Pride / Prejudice by Ann Herendeen
My Edition: Paperback – 405 pages – 2010 – Harper – ISBN: 9780061863134

Even though the cover says “Mr. Darcy, Elizabeth Bennet, and their forbidden lovers” Mum didn’t know this was porn when she was out book shopping and bought it for me.

“Hell yeah, I’ll read some P&P smut,” I thought to myself when Mum gave me this book and I realized it was smut. I figured it’d at least be cheesily entertaining. I was wrong, it was weird and boring. I’m by no means a big romance fan and my adventures with smut are primarily done via Archive of Our Own, so take everything I say with a grain of salt.

Right out the gate, Darcy and Bingley are banging each other. I assumed that every character in the book was secretly gay or bisexual and everyone was boning everyone else – I wasn’t far off. The smutty scenes were fairly tame though and honestly did nothing for me. In fact, some of them had me laughing because the author uses the words ‘bum’ and ‘bum-hole.’ Can’t we just say ass? I feel like they said ass in regency times.
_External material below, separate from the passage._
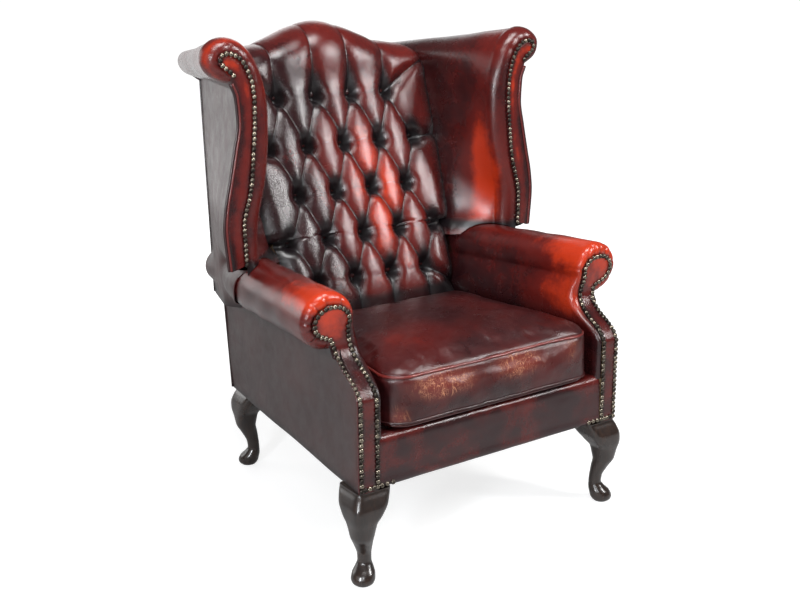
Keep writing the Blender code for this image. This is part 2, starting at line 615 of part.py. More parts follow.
    # Room for the frame inside the arm, and for the wing that stands against it.
    room = [grown(post, GAP, "room_post_" + tag), grown(rail, GAP, "room_rail_" + tag), grown(stump, GAP, "room_stump_" + tag)]
    clear = []
    for y in (WING_Y + 0.0040, 0.10, 0.20, 0.2600):
        clear.append(flip(side, [(wing_outer(y, z) - SKIN - WING_PLY - 0.0030, y, z) for z in (0.4300, 0.47, 0.50, 0.55, 0.5860, 0.60, 0.64)]
                          + flip(1, [(0.60, y, 0.64), (0.60, y, 0.43)])))
    wing_room = loft("room_wing_" + tag, clear, PLY, smooth=False)
    cut(cover, [face_cut, wing_room])
    cut(padding, [face_cut_padding, wing_room] + room)

# ---------------------------------------------------------------- back frame
posts_x = (0.1900, 0.2150)
for side, tag in ((-1, "left"), (1, "right")):
    a, b = sorted((side * posts_x[0], side * posts_x[1]))
    raked_beam("back_post_" + tag, a, b, 0.0090, 0.0370, 0.4520, 0.9045, pad_back)
raked_beam("stay_rail", -posts_x[0] + GAP, posts_x[0] - GAP, 0.0090, 0.0350, 0.4520, 0.4920, pad_back)
tack_half = wing_outer(0.350, 0.46) - SKIN - WING_PLY - 0.0040
raked_beam("tacking_rail", -tack_half, tack_half, -0.0290, -0.0040, 0.4520, 0.4840, back_y)

CREST_STEPS = 16
loops = []
for k in range(CREST_STEPS + 1):
    x = -0.2400 + 0.4800 * k / CREST_STEPS
    top = crest_top(x) - 0.0340
    loops.append([(x, pad_back(0.905) + 0.0090, 0.9050), (x, pad_back(0.905) + 0.0340, 0.9050),
                  (x, pad_back(top) + 0.0340, top), (x, pad_back(top) + 0.0090, top)])
loft("crest_rail", loops, BEECH, smooth=False)
raked_beam("back_hessian", -0.2050, 0.2050, 0.0065, 0.0085, 0.4400, 0.9600, pad_back, HESSIAN)

# ---------------------------------------------------------------- buttoned back
PAD_STEPS = 14


def pad_section(s):
    """Side view of the back pad at the fraction s of its half width."""
    top = crest_top(s * 0.262)
    rows = []
    low = 0.3380
    levels = [low, 0.40, 0.4660, 0.52, 0.588, 0.63, 0.68, 0.72, 0.76, 0.80, 0.84, 0.88, 0.905, 0.934]
    for z in levels:
        rows.append((pad_front(z), z))
    y0, z0, rise = pad_front(0.934), 0.9340, top - 0.9340
    y1 = back_y(top) - 0.0055
    for k in range(1, 9):
        a = math.pi * (1 - k / 9)
        z = z0 + rise * min(math.sin(a) ** 0.7, 1.0)
        y = 0.5 * (y0 + y1) + 0.5 * (y1 - y0) * math.cos(a)
        if k > 4:
            z = max(z, top - 0.0420)
        rows.append((y, z))
    rows.append((back_y(top - 0.05) - 0.0055, top - 0.0500))
    rows.append((pad_back(top - 0.05) + 0.0350, top - 0.0500))
    rows.append((pad_back(top - 0.03) + 0.0355, top - 0.0290))
    rows.append((pad_back(top - 0.029), top - 0.0290))
    for z in reversed(levels):
        rows.append((pad_back(z), z))
    return rows


loops = []
for k in range(PAD_STEPS + 1):
    s = -1 + 2 * k / PAD_STEPS
    loops.append([(s * back_half(y, z), y, z) for y, z in pad_section(s)])
back_pad = loft("back_pad", loops, OXBLOOD, rungs=14)

# Outside back, over the posts and the scroll ends.
loops = []
for k in range(13):
    s = -1 + 2 * k / 12
    rows = []
    for z in (0.4370, 0.55, 0.75, None):
        top = min(crest_top(s * 0.262) - 0.0150, 1.045)
        zz = top if z is None else z
        rows.append((s * (back_corner_x(zz) - 0.0002), zz))
    loops.append([(x, back_y(z), z) for x, z in rows] + [(x, back_y(z) - SKIN + GAP, z) for x, z in reversed(rows)])
loft("outside_back", loops, OXBLOOD)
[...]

Maybe bum is a common term in erotica, but I didn’t find it even remotely erotic.

Taking the sex out of it, my biggest issue (aside from being hella bored) is with the characters. In the  author’s notes about the story she writes, “While I may have ‘queered’ Austen’s novel, I don’t feel I’ve ‘changed’ it by turning her characters into something different from what they are in the original.” I have to disagree. Lizzy is vindictive (rather than snarky and stubborn) – she catches Darcy and Bingley boning and is rather loose with what’s supposed to be a secret, and something that’s considered illegal. She also looks down on the couple, thinking sodomy is very different than when she and Charlotte diddle each other. Yet, she’s also totally into the idea of Bingley being with Jane and doesn’t seem to mind that he also loves Darcy? I don’t know, I wasn’t paying much attention to that bit.

Darcy is the worst character, however. Any time he’s mad it seems like he’s barely keeping himself from straight-up beating the shit out of someone. There seemed to be a lot of fist clenching and he might have even thought about wanting to punch someone. That didn’t sit well for me. I’m not a rabid Darcy fan, but I don’t enjoy violent love interests in any romance. He gets worse once Bingley falls in love with Jane. He forces himself on Bingley while he’s sleeping and quite literally fucks him awake. He’s overly forceful, manipulative and borderline abusive. There was more than one scene that felt non-consensual and that’s another thing I’m definitely not into!

I hated Darcy and I hated this book. DNF. The end!

~

Well, that sums up most of my February reading. I know this is a kind of long post overall, but hopefully, the shorter reviews and pictures helped break up the post a bit. If you made it this far, thanks!

9 thoughts on “A Slew of Mini(bot) Reviews – February Reads”

  1. As someone who does read erotic romance (and sometimes erotica), I can confirm that I have NEVER seen the word “bum” used in a sexy situation. So sad that your bisexual polyamorous P&P retelling was such a bust!

    Like

    1. Saying bum somehow makes an anal sex scene seem somewhat…PG13 or something???? I really at least hoped this would be fun/silly. But I really really hated the way Darcy was portrayed. Not my cuppa!

      Like

  2. It’s so hard to give a brief synopsis of Unnatural Magic. I tried to explain it to someone and kinda confused them, I think. Saying it’s about the characters’ daily lives with a murder mystery thrown in is probably best.